I'm getting a bit confused:confused:
For a 737 on a long international airport runway you could feel a bit more confident of stopping on the runway after an abort at V1 but at another airfield with a shorter runway this is not the case even though both performance charts for the airfields are assuming balanced field lengths. How do we know how much margin of V1 do we have?

Thanks and sorry for the confusing post! I'm on study overload right now:zzz:

john_tullamarine
29th May 2006, 13:21
Perhaps a thought or two to start the discussion off ..

if runway field length is limiting then as aircraft weight increases .. the V1 Reduces

Keep in mind that there are several field length limits, any one of which can be the critical case .. takeoff distance AEO/OEI, takeoff run AEO/OEI, ASD .. one could even see BEL coming into your consideration. In general, though, increasing weight leading to reducing V1 suggests an ASD limitation. The downside is that the continued takeoff numbers rapidly get interesting ..

This means this is for a balance field length correct?

.. probably not

I thought QRH speeds assume balanced field length

.. usually the case

.. so how come as weight increases when looking at the QRH, the V1 Increases?

... because that's what normally happens .. but one needs to look at the whole picture, not just the typical QRH table where the data probably relates to distance in proportion to that needed to accommodate the weight.

Finally, if a balanced field is say 13000ft and charts take TODA and ASDA/EMDA to equal 13000ft then this would mean the V1 is the lowest V1 correct?[

.. or the highest .. one can't say without the full story. For a 737 one probably could take one's choice according to one's preferred philosophy .. providing that the continued takeoff obstacle profile were not to be unduly limiting

So if we were not a field length limited weight, then V1 could be increased so if we increase takeoff weight isn't this the opposite of the first paragraph?

.. not totally sure that I understand your point .. but this probably would be the normal case for an obstacle limiting situation where an overspeed takeoff schedule might buy you a bit more payload

For a 737 on a long international airport runway you could feel a bit more confident of stopping on the runway after an abort at V1 but at another airfield with a shorter runway this is not the case even though both performance charts for the airfields are assuming balanced field lengths.

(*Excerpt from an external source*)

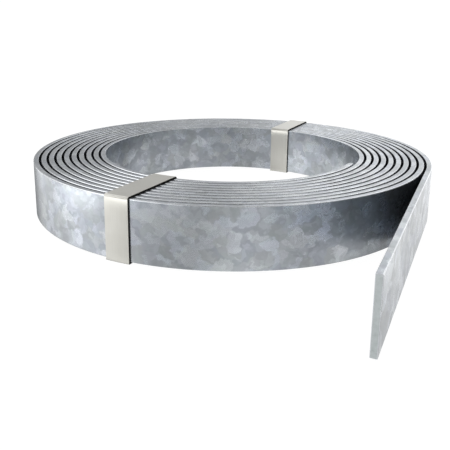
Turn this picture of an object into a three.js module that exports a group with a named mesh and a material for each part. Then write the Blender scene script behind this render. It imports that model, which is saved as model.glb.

.. all BFL indicates is that TODR=ASDR .. until one matches the required lengths to the available, it is not possible to draw any useful conclusions

How do we know how much margin of V1 do we have?

.. (I presume that your interest is in spare runway rather than V1) .. only by comparing required to available distances

mutt
29th May 2006, 21:26
I believe that if runway field length is limiting then as aircraft weight increases, then the V1 Reduces. This can be seen from company takeoff performance charts.
This means this is for a balance field length correct?
Nope its not balanced.

I thought QRH speeds assume balanced field length so how come as weight increases when looking at the QRH, the V1 Increases?QRH charts are balanced. Higher weight requires greater runway length and higher V1.

Finally, if a balanced field is say 13000ft and charts take TODA and ASDA/EMDA to equal 13000ft then this would mean the V1 is the lowest V1 correct? On a 13000 ft runway, i doubt that its the lowest V1.

So if we were not a field length limited weight, then V1 could be increased so if we increase takeoff weight isn't this the opposite of the first paragraph? Boeing call this IMPROVED CLIMB....

How do we know how much margin of V1 do we have? Quite frankly.... you dont!

Mutt

privateer
30th May 2006, 04:26
V1 is a factor of stall speed and minimum unstick speed, so as weight increases then V1 also increases.

If the runway is limiting then then take-off weight is capped at that limit.